Versatility Ranch Horse

How do you develop a horse's cow work for Versatility Ranch Horse competition?

Cow work in Versatility Ranch Horse competition typically takes the form of a ranch cutting or working cow horse element — the horse must demonstrate that it can find, separate, and control cattle in a manner that reflects genuine ranch utility. The expectation is not the extreme athleticism of a futurity cutting horse or the precise pattern work of a working cow horse bridle horse, but rather a ranch horse that is confident, capable, and useful with cattle. Developing cow work begins long before a horse ever sees a cow in a show pen. Foundation training in stops, rollbacks, lateral responsiveness, and lead changes gives the horse the physical tools he will need to work cattle effectively. A horse that cannot stop, turn, and change leads quickly and correctly will struggle with cow work regardless of how much natural cow sense he possesses. First introductions to cattle should be calm and controlled.

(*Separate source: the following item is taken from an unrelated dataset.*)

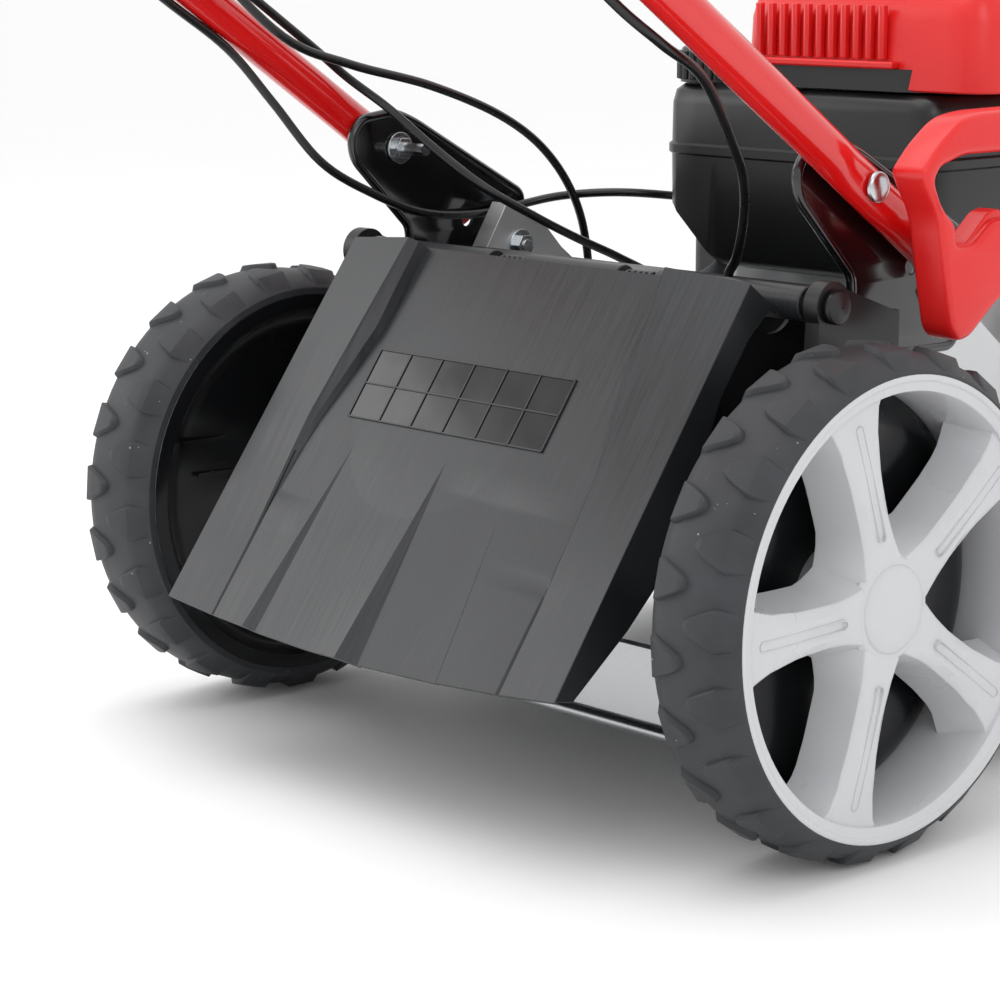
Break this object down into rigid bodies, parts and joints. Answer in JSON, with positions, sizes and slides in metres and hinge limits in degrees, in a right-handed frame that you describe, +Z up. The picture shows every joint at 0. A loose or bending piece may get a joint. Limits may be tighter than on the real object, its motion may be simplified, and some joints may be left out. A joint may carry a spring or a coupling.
{
  "type": "lawn mower",
  "caption": "Walk-behind petrol lawn mower with spoked wheels, rear discharge flap, side height handle, engine and a folding bar handle with two bails.",
  "frame": {"origin": "middle of the whole part's box, on the ground", "axes": "+X to the operator's right, +Y forward, +Z up"},
  "size_m": [0.5566, 1.6401, 1.0584],
  "materials": {
    "aluminium_casting": "satin",
    "galvanised_sheet": "satin",
    "moulded_black": "satin",
    "flap_plastic": "moulded grain",
    "zinc_steel": "zinc plated",
    "black_paint": "gloss",
    "dark_steel": "phosphated",
    "red_paint": "gloss",
    "red_plastic": "satin",
    "tyre_grey": "matt",
    "rim_silver": "silver satin",
    "bush_nylon": "moulded",
    "engine_alloy": "cast",
    "porcelain": "glazed",
    "tank_plastic": "satin",
    "hose_rubber": "matt",
    "yellow_plastic": "satin",
    "rope_nylon": "braided",
    "blade_steel": "satin",
    "belt_rubber": "matt",
    "grip_foam": "foam",
    "cable_sheath": "satin",
    "muffler_steel": "heat-tinted"
  },
  "bodies": {
    "root": {"deck": "aluminium_casting", "rear_skirt": "galvanised_sheet", "discharge_chute": "moulded_black", "flap_hinge_rod": "zinc_steel", "flap_spring": "dark_steel", "handle_bracket_left": "black_paint", "handle_bracket_right": "black_paint", "handle_bolts": "zinc_steel", "height_handle": "red_plastic", "crankcase": "engine_alloy", "cylinder": "engine_alloy", "spark_plug": "porcelain", "carburettor": "engine_alloy", "air_filter": "moulded_black", "muffler": "muffler_steel", "blower_housing": "moulded_black", "engine_cover": "red_plastic", "fuel_tank": "tank_plastic", "fuel_hose": "hose_rubber", "starter_rope": "rope_nylon", "drive_belt": "belt_rubber", "lower_tube_left": "red_paint", "lower_tube_right": "red_paint", "cables": "cable_sheath"},
    "flap_body": {"flap": "flap_plastic"},
    "rear_swing": {"rear_axle": "dark_steel", "wheel_bushes_rear": "bush_nylon", "gearbox": "engine_alloy"},
    "front_swing": {"front_axle": "dark_steel", "wheel_bushes_front": "bush_nylon"},
    "link": {"height_link": "zinc_steel"},
    "wheel_rear_left": {"tyre_rear_left": "tyre_grey", "rim_rear_left": "rim_silver", "wheel_disc_left": "moulded_black", "hub_cap_left": "rim_silver"},
    "wheel_rear_right": {"tyre_rear_right": "tyre_grey", "rim_rear_right": "rim_silver", "wheel_disc_right": "moulded_black", "hub_cap_right": "rim_silver"},
    "wheel_front_left": {"tyre_front_left": "tyre_grey", "rim_front_left": "rim_silver"},
    "wheel_front_right": {"tyre_front_right": "tyre_grey", "rim_front_right": "rim_silver"},
    "crank": {"crankshaft": "dark_steel", "flywheel": "engine_alloy", "blade_adapter": "dark_steel", "blade": "blade_steel", "blade_bolt": "zinc_steel"},
    "box_pulley": {"gearbox_pulley": "dark_steel"},
    "trigger": {"height_trigger": "red_plastic"},
    "handle_top": {"upper_handle": "red_paint", "handle_grip": "grip_foam"},
    "clamp_left": {"clamp_lever_left": "moulded_black"},
    "clamp_right": {"clamp_lever_right": "moulded_black"},
    "stop_lever": {"stop_bail": "red_paint"},
    "drive_lever": {"drive_bail": "black_paint"},
    "throttle_lever": {"throttle": "moulded_black"},
    "tank_cap": {"fuel_cap": "moulded_black"},
    "dipstick_cap": {"oil_cap": "yellow_plastic"},
    "pull_grip": {"starter_grip": "moulded_black"}
  },
  "joints": [
    {"name": "flap_hinge", "type": "hinge", "parent": "root", "child": "flap_body", "pos_m": [0, 0.1513, 0.2913], "axis": [-1, 0, 0], "range_deg": [0, 60], "stiffness_Nm_per_rad": 0.6},
    {"name": "height_adjust", "type": "hinge", "parent": "root", "child": "rear_swing", "pos_m": [0, 0.182, 0.15], "axis": [1, 0, 0], "range_deg": [0, 45], "deforming": ["drive_belt"]},
    {"name": "front_height", "type": "hinge", "parent": "root", "child": "front_swing", "pos_m": [0, 0.782, 0.11], "axis": [1, 0, 0], "range_deg": [0, 45]},
    {"name": "link_pivot", "type": "hinge", "parent": "rear_swing", "child": "link", "pos_m": [0, 0.182, 0.24], "axis": [1, 0, 0], "range_deg": [-45, 0]},
    {"name": "wheel_rear_left_spin", "type": "hinge", "parent": "rear_swing", "child": "wheel_rear_left", "pos_m": [0, 0.12, 0.14], "axis": [1, 0, 0], "continuous": true},
    {"name": "wheel_rear_right_spin", "type": "hinge", "parent": "rear_swing", "child": "wheel_rear_right", "pos_m": [0, 0.12, 0.14], "axis": [1, 0, 0], "continuous": true},
    {"name": "wheel_front_left_spin", "type": "hinge", "parent": "front_swing", "child": "wheel_front_left", "pos_m": [0, 0.72, 0.1], "axis": [1, 0, 0], "continuous": true},
    {"name": "wheel_front_right_spin", "type": "hinge", "parent": "front_swing", "child": "wheel_front_right", "pos_m": [0, 0.72, 0.1], "axis": [1, 0, 0], "continuous": true},
    {"name": "crank_spin", "type": "hinge", "parent": "root", "child": "crank", "pos_m": [0, 0.45, 0.2], "axis": [0, 0, 1], "continuous": true},
    {"name": "box_pulley_spin", "type": "hinge", "parent": "rear_swing", "child": "box_pulley", "pos_m": [0.145, 0.138, 0.16], "axis": [0, 0, 1], "continuous": true},
    {"name": "height_trigger_pull", "type": "slide", "parent": "root", "child": "trigger", "axis": [0, 0, 1], "range_m": [0, 0.008], "stiffness_N_per_m": 400},
    {"name": "handle_fold", "type": "hinge", "parent": "root", "child": "handle_top", "pos_m": [0, -0.23008, 0.62721], "axis": [-1, 0, 0], "range_deg": [0, 150], "deforming": ["cables"]},
    {"name": "clamp_left_turn", "type": "hinge", "parent": "handle_top", "child": "clamp_left", "pos_m": [-0.24, -0.23008, 0.62721], "axis": [1, 0, 0], "range_deg": [0, 120]},
    {"name": "clamp_right_turn", "type": "hinge", "parent": "handle_top", "child": "clamp_right", "pos_m": [0.24, -0.23008, 0.62721], "axis": [1, 0, 0], "range_deg": [0, 120]},
    {"name": "stop_bail_squeeze", "type": "hinge", "parent": "handle_top", "child": "stop_lever", "pos_m": [0, -0.68605, 0.93476], "axis": [1, 0, 0], "range_deg": [0, 24.5], "stiffness_Nm_per_rad": 1.5},
    {"name": "drive_bail_squeeze", "type": "hinge", "parent": "handle_top", "child": "drive_lever", "pos_m": [0, -0.66947, 0.92358], "axis": [-1, 0, 0], "range_deg": [0, 21.5], "stiffness_Nm_per_rad": 1.5},
    {"name": "throttle_turn", "type": "hinge", "parent": "handle_top", "child": "throttle_lever", "pos_m": [0.2235, -0.56239, 0.87668], "axis": [1, 0, 0], "range_deg": [-30, 30]},
    {"name": "fuel_cap_turn", "type": "hinge", "parent": "root", "child": "tank_cap", "pos_m": [-0.06, 0.338, 0.396], "axis": [0, 0, 1], "range_deg": [0, 90]},
    {"name": "oil_cap_turn", "type": "hinge", "parent": "root", "child": "dipstick_cap", "pos_m": [-0.097, 0.53, 0.272], "axis": [0, 0, 1], "range_deg": [0, 90]},
    {"name": "starter_pull", "type": "slide", "parent": "root", "child": "pull_grip", "axis": [0, -0.6428, 0.766], "range_m": [0, 0.45], "stiffness_N_per_m": 20, "deforming": ["starter_rope"]}
  ],
  "couplings": [
    {"joint": "front_height", "follows": "height_adjust", "ratio": 1},
    {"joint": "link_pivot", "follows": "height_adjust", "ratio": -1},
    {"joint": "box_pulley_spin", "follows": "crank_spin", "ratio": 0.62857}
  ]
}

Many trainers begin with very gentle, slow cattle — older, easy-moving cows — in a large pen where the horse can observe and follow without feeling pressured. The goal in early sessions is simply to show the horse that cattle are interesting rather than frightening, and to allow him to move his feet naturally in response to cattle movement without drilling specific responses. Horses with natural cow sense will often begin tracking and mirroring a cow's movements without specific encouragement, which is exactly what trainers want to see and reward. As the horse becomes more confident and interested, the trainer begins to shape the natural responses — encouraging the horse to stay between the cow and the herd, to hold his ground when the cow stops, and to move with purpose and athleticism when the cow moves. For Versatility Ranch Horse competition specifically, the horse must also be willing to drive cattle and work on a loose rein after the initial separation, which differs from cutting where the reins are dropped entirely. Consistency with quality cattle and experienced help — turnback riders, good herd holders — dramatically accelerates development. Horses that work cattle regularly in training become confident and efficient much more quickly than horses that only see cattle occasionally.